WHAT YOU WILL DO
Nothing but the lines from the line that contains "level += thickness" through the line that contains "in imported if" should appear in the output, each reproduced exactly.

SUPPLIED INFORMATION

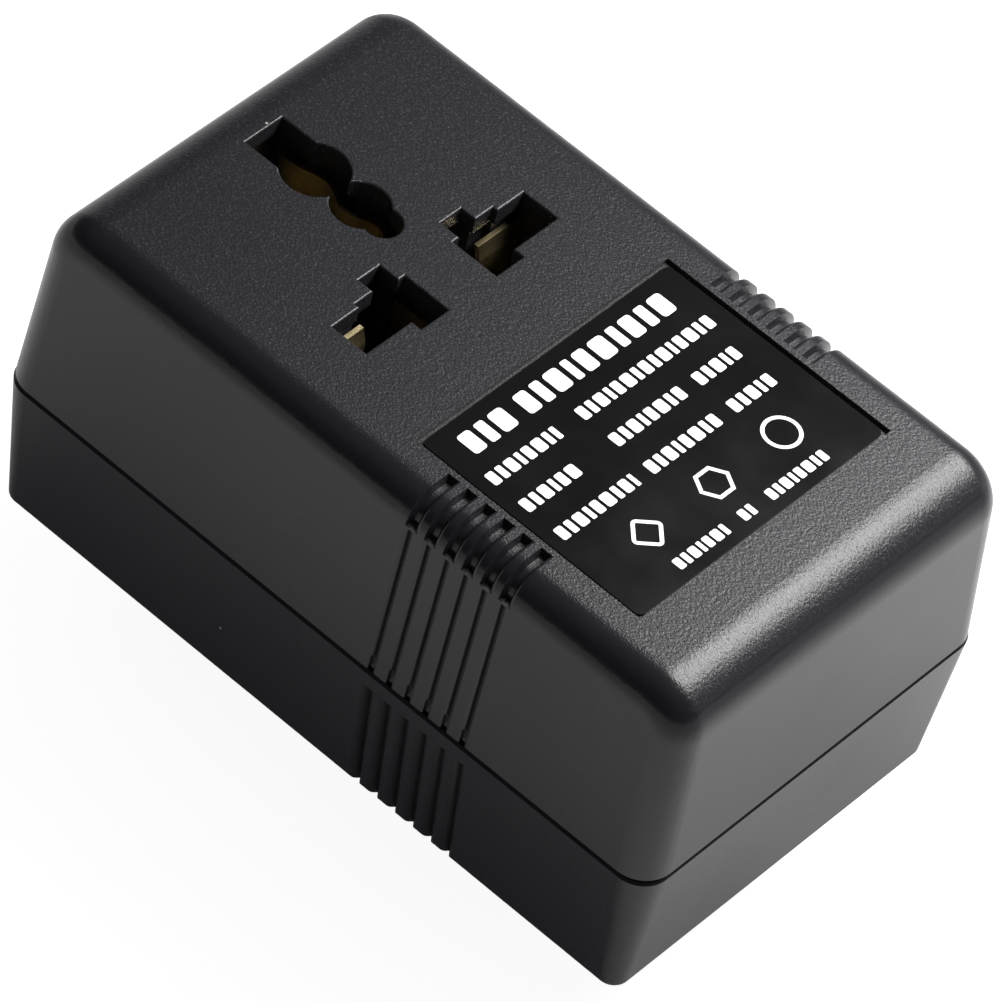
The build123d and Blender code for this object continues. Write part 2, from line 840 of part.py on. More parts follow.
def nodes():
    """Every sub-part by name."""
    level = 0
    parts = {
        "top_shell": top_shell(),
        "bottom_shell": bottom_shell(),
        "rating_label": rating_label(),
        "contact_carrier": contact_carrier(),
        "carrier_cover": carrier_cover(),
        "carrier_screws": cover_screws(),
        "live_contact": line_contact(-1),
        "neutral_contact": line_contact(1),
        "earth_contact": earth_contact(),
        "live_plug_pin": pin(-1),
        "neutral_plug_pin": pin(1),
        "pin_retainer": pin_retainer(),
        "retainer_screws": retainer_screws(),
        "pin_terminals": [pin_terminal(side) for side in sides],
        "pin_nuts": [pin_nut(side) for side in sides],
        "i_laminations": i_laminations(),
        "e_laminations": e_laminations(),
        "bobbin": bobbin(),
        "bobbin_terminals": bobbin_terminals(),
        "transformer_screws": core_screws(),
        "foam_pad": foam_pad(),
        "thermal_fuse": thermal_fuse(),
        "housing_screws": housing_screws(),
    }
    layers = (
        ("primary_winding", primary_thickness),
        ("insulation_tape", tape_thickness),
        ("secondary_winding", secondary_thickness),
        ("winding_wrap", wrap_thickness),
    )
    for name, thickness in layers:
        parts[name] = winding(level, thickness)
        level += thickness
    parts["live_pin_lead"] = lead("live_pin_lead", live_pin_route())
    parts["live_fuse_lead"] = lead("live_fuse_lead", fuse_route())
    parts["neutral_pin_lead"] = lead("neutral_pin_lead", input_route(1))
    parts["live_outlet_lead"] = lead("live_outlet_lead", output_route(-1))
    parts["neutral_outlet_lead"] = lead("neutral_outlet_lead", output_route(1))
    return parts


os.makedirs("parts", exist_ok=True)
for name, shape in nodes().items():
    if isinstance(shape, list):
        shape = Compound(children=[piece.solid() for piece in shape])
    export_step(shape, f"parts/{name}.step")
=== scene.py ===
import bpy
import json
import math
from mathutils import Matrix, Vector


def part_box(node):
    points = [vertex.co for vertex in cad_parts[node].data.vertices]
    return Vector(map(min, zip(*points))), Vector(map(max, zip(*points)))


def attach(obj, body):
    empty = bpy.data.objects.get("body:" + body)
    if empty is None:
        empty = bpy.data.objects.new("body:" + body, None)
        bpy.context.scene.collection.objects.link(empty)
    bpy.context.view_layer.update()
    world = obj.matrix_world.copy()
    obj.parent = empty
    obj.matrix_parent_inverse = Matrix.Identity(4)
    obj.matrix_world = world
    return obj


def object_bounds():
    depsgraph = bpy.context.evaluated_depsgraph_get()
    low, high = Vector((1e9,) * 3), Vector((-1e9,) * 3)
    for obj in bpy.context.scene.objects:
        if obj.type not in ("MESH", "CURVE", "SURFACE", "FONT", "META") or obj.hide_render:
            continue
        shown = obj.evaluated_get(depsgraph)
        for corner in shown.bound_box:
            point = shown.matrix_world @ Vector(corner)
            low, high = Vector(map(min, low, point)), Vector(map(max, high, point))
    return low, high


# Travel voltage converter: the looks of its case, label, contacts, pins and inner pieces.
# Metres, in the same frame as the solids: +Z out of the outlet, +X to the label end.

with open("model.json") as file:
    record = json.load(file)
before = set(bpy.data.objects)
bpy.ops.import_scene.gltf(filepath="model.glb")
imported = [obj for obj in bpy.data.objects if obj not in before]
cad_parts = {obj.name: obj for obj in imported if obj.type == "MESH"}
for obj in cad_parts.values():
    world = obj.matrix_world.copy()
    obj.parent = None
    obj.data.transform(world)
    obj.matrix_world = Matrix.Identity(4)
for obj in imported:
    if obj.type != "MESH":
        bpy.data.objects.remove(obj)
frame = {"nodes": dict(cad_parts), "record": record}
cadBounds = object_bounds()
mm = 0.001
print("frame loaded:", len(frame["nodes"]), "nodes")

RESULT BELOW
        level += thickness
    parts["live_pin_lead"] = lead("live_pin_lead", live_pin_route())
    parts["live_fuse_lead"] = lead("live_fuse_lead", fuse_route())
    parts["neutral_pin_lead"] = lead("neutral_pin_lead", input_route(1))
    parts["live_outlet_lead"] = lead("live_outlet_lead", output_route(-1))
    parts["neutral_outlet_lead"] = lead("neutral_outlet_lead", output_route(1))
    return parts


os.makedirs("parts", exist_ok=True)
for name, shape in nodes().items():
    if isinstance(shape, list):
        shape = Compound(children=[piece.solid() for piece in shape])
    export_step(shape, f"parts/{name}.step")
=== scene.py ===
import bpy
import json
import math
from mathutils import Matrix, Vector


def part_box(node):
    points = [vertex.co for vertex in cad_parts[node].data.vertices]
    return Vector(map(min, zip(*points))), Vector(map(max, zip(*points)))


def attach(obj, body):
    empty = bpy.data.objects.get("body:" + body)
    if empty is None:
        empty = bpy.data.objects.new("body:" + body, None)
        bpy.context.scene.collection.objects.link(empty)
    bpy.context.view_layer.update()
    world = obj.matrix_world.copy()
    obj.parent = empty
    obj.matrix_parent_inverse = Matrix.Identity(4)
    obj.matrix_world = world
    return obj


def object_bounds():
    depsgraph = bpy.context.evaluated_depsgraph_get()
    low, high = Vector((1e9,) * 3), Vector((-1e9,) * 3)
    for obj in bpy.context.scene.objects:
        if obj.type not in ("MESH", "CURVE", "SURFACE", "FONT", "META") or obj.hide_render:
            continue
        shown = obj.evaluated_get(depsgraph)
        for corner in shown.bound_box:
            point = shown.matrix_world @ Vector(corner)
            low, high = Vector(map(min, low, point)), Vector(map(max, high, point))
    return low, high


# Travel voltage converter: the looks of its case, label, contacts, pins and inner pieces.
# Metres, in the same frame as the solids: +Z out of the outlet, +X to the label end.

with open("model.json") as file:
    record = json.load(file)
before = set(bpy.data.objects)
bpy.ops.import_scene.gltf(filepath="model.glb")
imported = [obj for obj in bpy.data.objects if obj not in before]
cad_parts = {obj.name: obj for obj in imported if obj.type == "MESH"}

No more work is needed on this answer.